Start

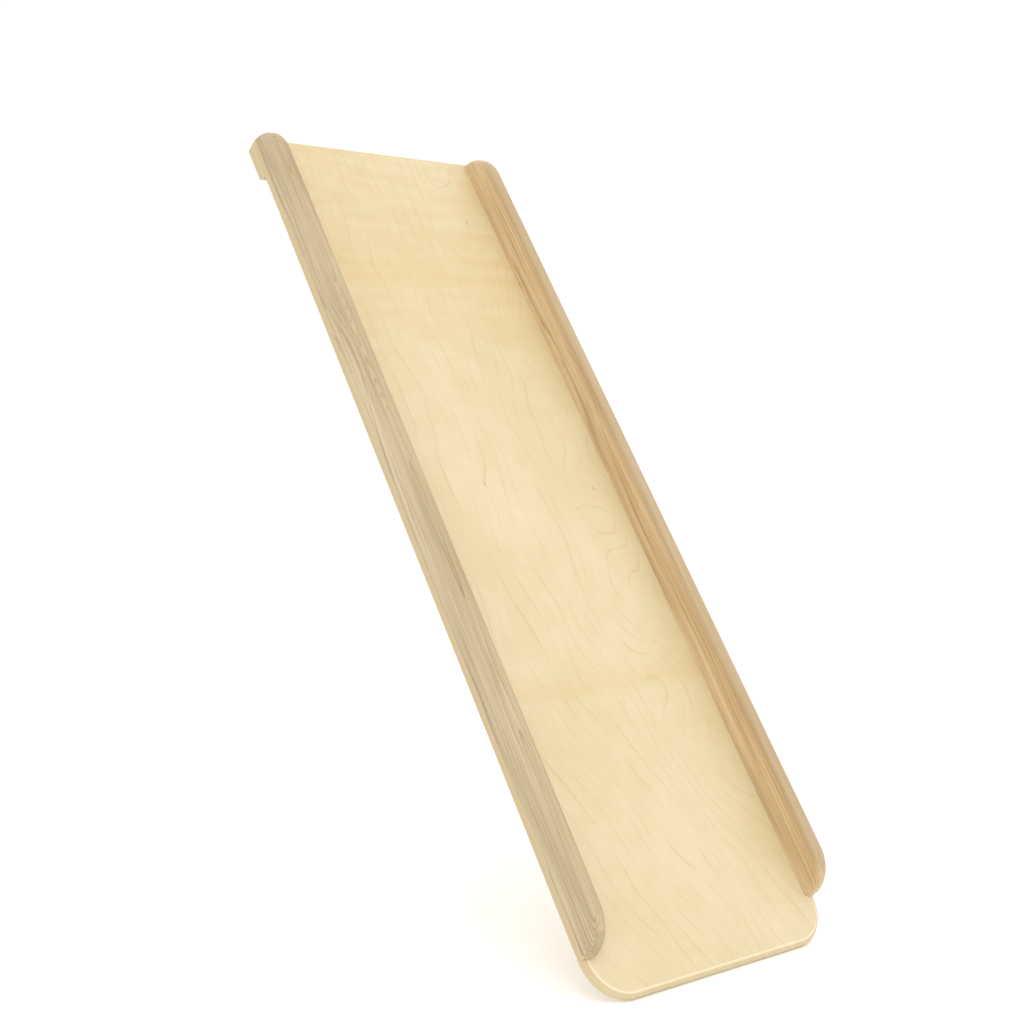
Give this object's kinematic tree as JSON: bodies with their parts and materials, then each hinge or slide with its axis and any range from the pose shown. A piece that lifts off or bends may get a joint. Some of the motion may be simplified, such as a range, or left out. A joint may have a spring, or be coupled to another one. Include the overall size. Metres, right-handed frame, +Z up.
{
  "type": "toddler slide board",
  "caption": "Hook-on toddler slide: plywood sliding board with rounded foot, solid wood side rails and a hook cleat under the top end, at its angle of use.",
  "frame": {"origin": "middle of the line where the rounded lower edge of the foot touches the floor", "axes": "+X across the slide, to the right of someone facing up the slope; +Y level and up the slope, towards the climbing frame; +Z up. The board slopes at 54.5 degrees."},
  "size_m": [0.4, 0.7735, 1.0764],
  "materials": {
    "birch_plywood": "clear satin lacquer on rotary-cut birch veneer",
    "ash_rail": "clear satin lacquer on solid ash",
    "plywood_cleat": "clear satin lacquer on birch plywood with its layers showing at the ends",
    "zinc_screw": "bright zinc plating"
  },
  "bodies": {
    "root": {"slide_board": "birch_plywood", "left_rail": "ash_rail", "right_rail": "ash_rail", "hook_cleat": "plywood_cleat", "left_rail_screws": "zinc_screw", "right_rail_screws": "zinc_screw", "cleat_screws": "zinc_screw", "cleat_end_screws": "zinc_screw"}
  },
  "joints": []
}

End

:: WORK TO COMPLETE ::
Extract each line from the listing above, please, and repeat it exactly.

:: THE RESPONSE ::
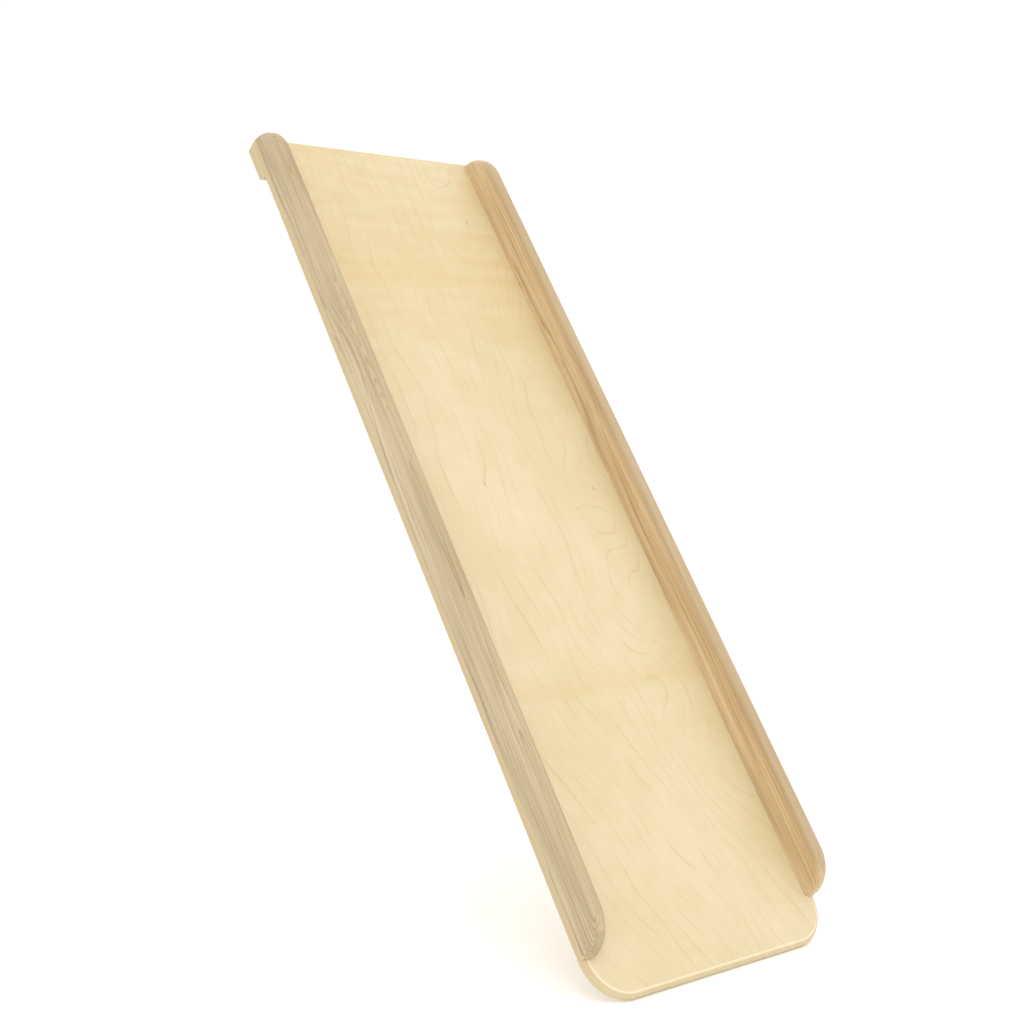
Give this object's kinematic tree as JSON: bodies with their parts and materials, then each hinge or slide with its axis and any range from the pose shown. A piece that lifts off or bends may get a joint. Some of the motion may be simplified, such as a range, or left out. A joint may have a spring, or be coupled to another one. Include the overall size. Metres, right-handed frame, +Z up.
{
  "type": "toddler slide board",
  "caption": "Hook-on toddler slide: plywood sliding board with rounded foot, solid wood side rails and a hook cleat under the top end, at its angle of use.",
  "frame": {"origin": "middle of the line where the rounded lower edge of the foot touches the floor", "axes": "+X across the slide, to the right of someone facing up the slope; +Y level and up the slope, towards the climbing frame; +Z up. The board slopes at 54.5 degrees."},
  "size_m": [0.4, 0.7735, 1.0764],
  "materials": {
    "birch_plywood": "clear satin lacquer on rotary-cut birch veneer",
    "ash_rail": "clear satin lacquer on solid ash",
    "plywood_cleat": "clear satin lacquer on birch plywood with its layers showing at the ends",
    "zinc_screw": "bright zinc plating"
  },
  "bodies": {
    "root": {"slide_board": "birch_plywood", "left_rail": "ash_rail", "right_rail": "ash_rail", "hook_cleat": "plywood_cleat", "left_rail_screws": "zinc_screw", "right_rail_screws": "zinc_screw", "cleat_screws": "zinc_screw", "cleat_end_screws": "zinc_screw"}
  },
  "joints": []
}